- _WHAT IS EXPECTED_
Reproduce the listing that follows with no differences at all.

--------------------------------------------------

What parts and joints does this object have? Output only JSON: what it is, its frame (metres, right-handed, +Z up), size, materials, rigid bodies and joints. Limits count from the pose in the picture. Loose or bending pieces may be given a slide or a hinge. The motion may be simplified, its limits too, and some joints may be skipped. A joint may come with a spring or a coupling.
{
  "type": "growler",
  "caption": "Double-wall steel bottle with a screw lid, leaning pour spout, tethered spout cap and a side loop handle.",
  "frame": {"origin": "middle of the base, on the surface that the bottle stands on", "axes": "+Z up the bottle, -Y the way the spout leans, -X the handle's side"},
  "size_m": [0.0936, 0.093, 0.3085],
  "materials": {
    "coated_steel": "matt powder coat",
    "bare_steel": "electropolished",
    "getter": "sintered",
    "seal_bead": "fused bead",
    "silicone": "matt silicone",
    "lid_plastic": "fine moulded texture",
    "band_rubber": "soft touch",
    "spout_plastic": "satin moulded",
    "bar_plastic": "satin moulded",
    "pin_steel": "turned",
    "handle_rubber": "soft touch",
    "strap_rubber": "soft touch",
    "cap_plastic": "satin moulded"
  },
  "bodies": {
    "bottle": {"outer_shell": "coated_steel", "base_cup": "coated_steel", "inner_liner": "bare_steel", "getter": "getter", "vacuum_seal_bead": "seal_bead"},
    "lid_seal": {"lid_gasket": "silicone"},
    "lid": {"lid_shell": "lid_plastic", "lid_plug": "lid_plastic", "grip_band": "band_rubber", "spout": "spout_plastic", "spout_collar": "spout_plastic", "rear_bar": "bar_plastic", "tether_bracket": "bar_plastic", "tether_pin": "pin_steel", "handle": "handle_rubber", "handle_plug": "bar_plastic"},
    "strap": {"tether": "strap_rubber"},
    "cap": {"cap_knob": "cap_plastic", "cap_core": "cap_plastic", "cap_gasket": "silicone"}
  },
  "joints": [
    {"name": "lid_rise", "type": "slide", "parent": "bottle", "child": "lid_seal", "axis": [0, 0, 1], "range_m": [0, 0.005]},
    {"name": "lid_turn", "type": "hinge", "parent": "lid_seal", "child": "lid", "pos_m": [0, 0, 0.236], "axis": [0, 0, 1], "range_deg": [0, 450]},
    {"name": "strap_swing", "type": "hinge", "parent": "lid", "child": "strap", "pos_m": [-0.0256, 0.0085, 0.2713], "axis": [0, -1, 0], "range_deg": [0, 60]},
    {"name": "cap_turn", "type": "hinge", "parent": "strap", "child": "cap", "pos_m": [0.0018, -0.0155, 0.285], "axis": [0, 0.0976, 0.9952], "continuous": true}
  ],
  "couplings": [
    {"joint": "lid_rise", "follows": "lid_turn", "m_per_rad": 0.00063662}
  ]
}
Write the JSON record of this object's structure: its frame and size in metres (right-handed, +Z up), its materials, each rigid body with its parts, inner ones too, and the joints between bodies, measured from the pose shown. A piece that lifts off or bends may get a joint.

--------------------------------------------------

- _CORRECT RESPONSE_
What parts and joints does this object have? Output only JSON: what it is, its frame (metres, right-handed, +Z up), size, materials, rigid bodies and joints. Limits count from the pose in the picture. Loose or bending pieces may be given a slide or a hinge. The motion may be simplified, its limits too, and some joints may be skipped. A joint may come with a spring or a coupling.
{
  "type": "growler",
  "caption": "Double-wall steel bottle with a screw lid, leaning pour spout, tethered spout cap and a side loop handle.",
  "frame": {"origin": "middle of the base, on the surface that the bottle stands on", "axes": "+Z up the bottle, -Y the way the spout leans, -X the handle's side"},
  "size_m": [0.0936, 0.093, 0.3085],
  "materials": {
    "coated_steel": "matt powder coat",
    "bare_steel": "electropolished",
    "getter": "sintered",
    "seal_bead": "fused bead",
    "silicone": "matt silicone",
    "lid_plastic": "fine moulded texture",
    "band_rubber": "soft touch",
    "spout_plastic": "satin moulded",
    "bar_plastic": "satin moulded",
    "pin_steel": "turned",
    "handle_rubber": "soft touch",
    "strap_rubber": "soft touch",
    "cap_plastic": "satin moulded"
  },
  "bodies": {
    "bottle": {"outer_shell": "coated_steel", "base_cup": "coated_steel", "inner_liner": "bare_steel", "getter": "getter", "vacuum_seal_bead": "seal_bead"},
    "lid_seal": {"lid_gasket": "silicone"},
    "lid": {"lid_shell": "lid_plastic", "lid_plug": "lid_plastic", "grip_band": "band_rubber", "spout": "spout_plastic", "spout_collar": "spout_plastic", "rear_bar": "bar_plastic", "tether_bracket": "bar_plastic", "tether_pin": "pin_steel", "handle": "handle_rubber", "handle_plug": "bar_plastic"},
    "strap": {"tether": "strap_rubber"},
    "cap": {"cap_knob": "cap_plastic", "cap_core": "cap_plastic", "cap_gasket": "silicone"}
  },
  "joints": [
    {"name": "lid_rise", "type": "slide", "parent": "bottle", "child": "lid_seal", "axis": [0, 0, 1], "range_m": [0, 0.005]},
    {"name": "lid_turn", "type": "hinge", "parent": "lid_seal", "child": "lid", "pos_m": [0, 0, 0.236], "axis": [0, 0, 1], "range_deg": [0, 450]},
    {"name": "strap_swing", "type": "hinge", "parent": "lid", "child": "strap", "pos_m": [-0.0256, 0.0085, 0.2713], "axis": [0, -1, 0], "range_deg": [0, 60]},
    {"name": "cap_turn", "type": "hinge", "parent": "strap", "child": "cap", "pos_m": [0.0018, -0.0155, 0.285], "axis": [0, 0.0976, 0.9952], "continuous": true}
  ],
  "couplings": [
    {"joint": "lid_rise", "follows": "lid_turn", "m_per_rad": 0.00063662}
  ]
}
Write the JSON record of this object's structure: its frame and size in metres (right-handed, +Z up), its materials, each rigid body with its parts, inner ones too, and the joints between bodies, measured from the pose shown. A piece that lifts off or bends may get a joint.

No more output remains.